En 1975, la Organización de las Naciones Unidas proclamó el día 8 de marzo como Día Internacional de la Mujer, aun cuando sus orígenes se remontan más de cien años atrás, a mediados del siglo XIX, en plena revolución industrial. El 8 de marzo de 1857, miles de trabajadoras textiles salieron a las calles de Nueva York para protestar por las míseras condiciones laborales y abogar por un recorte del horario y el fin del trabajo infantil.
En aquellos momentos, las mujeres reclamaban derechos tan básicos como poder votar en las elecciones, ocupar posiciones en la política y en la sociedad en general, derecho al trabajo, poder estudiar… Estas reivindicaciones, vistas desde nuestros días, conmueven profundamente al hacernos conscientes del lejano punto del que partimos, por lo que de muy básicos tienen esos derechos; también dejan patente cómo la labor de estas pioneras, cómo su convicción y la fuerza con la que pugnaron por que se les reconociera su lugar en la sociedad constituyó un sólido fundamento para abrir camino y para sembrar conciencia de que se estaba requiriendo algo consustancial al ser humano: sencillamente la igualdad esencial, la identidad de trato, de oportunidades y de reconocimiento que corresponde por naturaleza y por derecho a mujeres y hombres.
Hoy, la fuerza que impulsa la demanda de igualdad de mujeres y hombres y su desarrollo íntegro como personas en todo el mundo traspasa fronteras, diferencias culturales, económicas, ideológicas, para reivindicarse, no sólo como principio, sino como realidad efectiva, sin fisuras ni excepciones. El día 8 de marzo conmemora este derecho y recuerda que todos los días del año deben ser esa fecha en el empeño por lograr lo que la misma representa.
Para garantizar la igualdad no es suficiente contar con una Ley y observar su estricto cumplimiento, sino que para que sea real y efectiva es preciso crear e interiorizar una cultura colectiva de igualdad, como savia irrigadora, y para ello resulta troncal una educación con y en igualdad
Las mujeres y los hombres son iguales en dignidad humana e iguales en derechos y deberes. Puede resultar sorprendente, pero así arranca el artículo primero de la Ley Orgánica 3/2007, de 22 de marzo, para la igualdad efectiva de mujeres y hombres; y digo sorprendente porque se trata de una afirmación tan rotunda en sí misma, por evidente, que desconcierta la necesidad de que este reconocimiento expreso se efectúe en el articulado en lugar de recogerse en su preámbulo.

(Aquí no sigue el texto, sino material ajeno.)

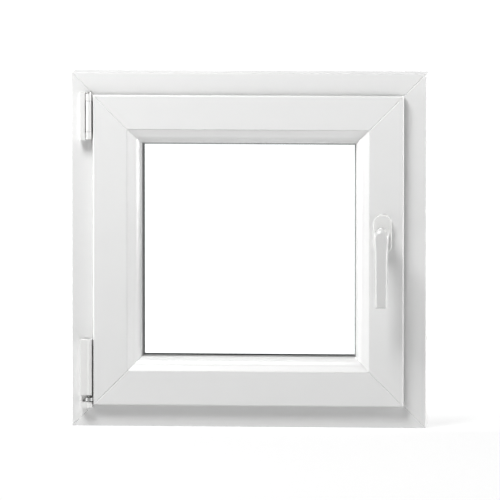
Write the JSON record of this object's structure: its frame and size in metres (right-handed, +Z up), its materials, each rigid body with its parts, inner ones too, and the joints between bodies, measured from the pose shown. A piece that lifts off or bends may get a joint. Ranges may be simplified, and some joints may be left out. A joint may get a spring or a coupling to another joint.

Pero para garantizar la igualdad no es suficiente contar con una Ley y observar su estricto cumplimiento, sino que para que sea real y efectiva es preciso crear e interiorizar una cultura colectiva de igualdad, como savia irrigadora, y para ello resulta troncal una educación con y en igualdad. Su crecimiento y plenitud requieren de una actuación comprometida de los individuos y de la sociedad en su conjunto y, muy especialmente, de los poderes públicos, para promoverla, con una actuación proactiva, y para corregir situaciones de desigualdad de hecho o de derecho, alcanzando así una sociedad más democrática, justa y solidaria.
El Tribunal de Cuentas tiene asumido un fuerte compromiso en este ámbito. Cuenta con un Plan de Igualdad para mujeres y hombres, que se materializa mediante acciones concretas para llevar a efecto su aplicación, que son objeto de permanente seguimiento; además, su Comisión de Igualdad impulsa iniciativas y sensibiliza en su promoción y observancia.
Igualmente, en el ejercicio de su función fiscalizadora, el Tribunal verifica, como objetivo horizontal, el sometimiento de la actividad económico-financiera del sector público, entre otros, al principio y a las disposiciones de igualdad de género, en cumplimiento de lo establecido en su normativa reguladora y conforme prevé su Plan Estratégico 2018-2021, incorporando en sus informes recomendaciones encaminadas a promover la mejora de su cumplimiento.
Ciertamente cada vez somos más las mujeres que ocupamos puestos relevantes en las organizaciones. Y ello es reflejo de una evidencia incuestionable: mujeres y hombres somos igualmente profesionales, competentes, responsables, emprendedores, creativos, empáticos y capaces de dirigirlas con éxito. Pero ello también es el resultado de un esfuerzo largo, comprometido, permanente y decidido por hacerlo efectivo, y que hay que continuar impulsando con intensidad y fortaleza para seguir avanzando y evitar cualquier quiebra, resistencia o reserva.
Sin duda, el mayor triunfo de la igualdad será lograr que se interiorice y se asuma, entienda y aplique como práctica habitual, con la más absoluta normalidad, sin que su plenitud se valore como un logro especial o extraordinario, sino como lo evidente. Sólo así, habremos alcanzado un gran reto: demostrar el enorme valor añadido que aporta la igualdad.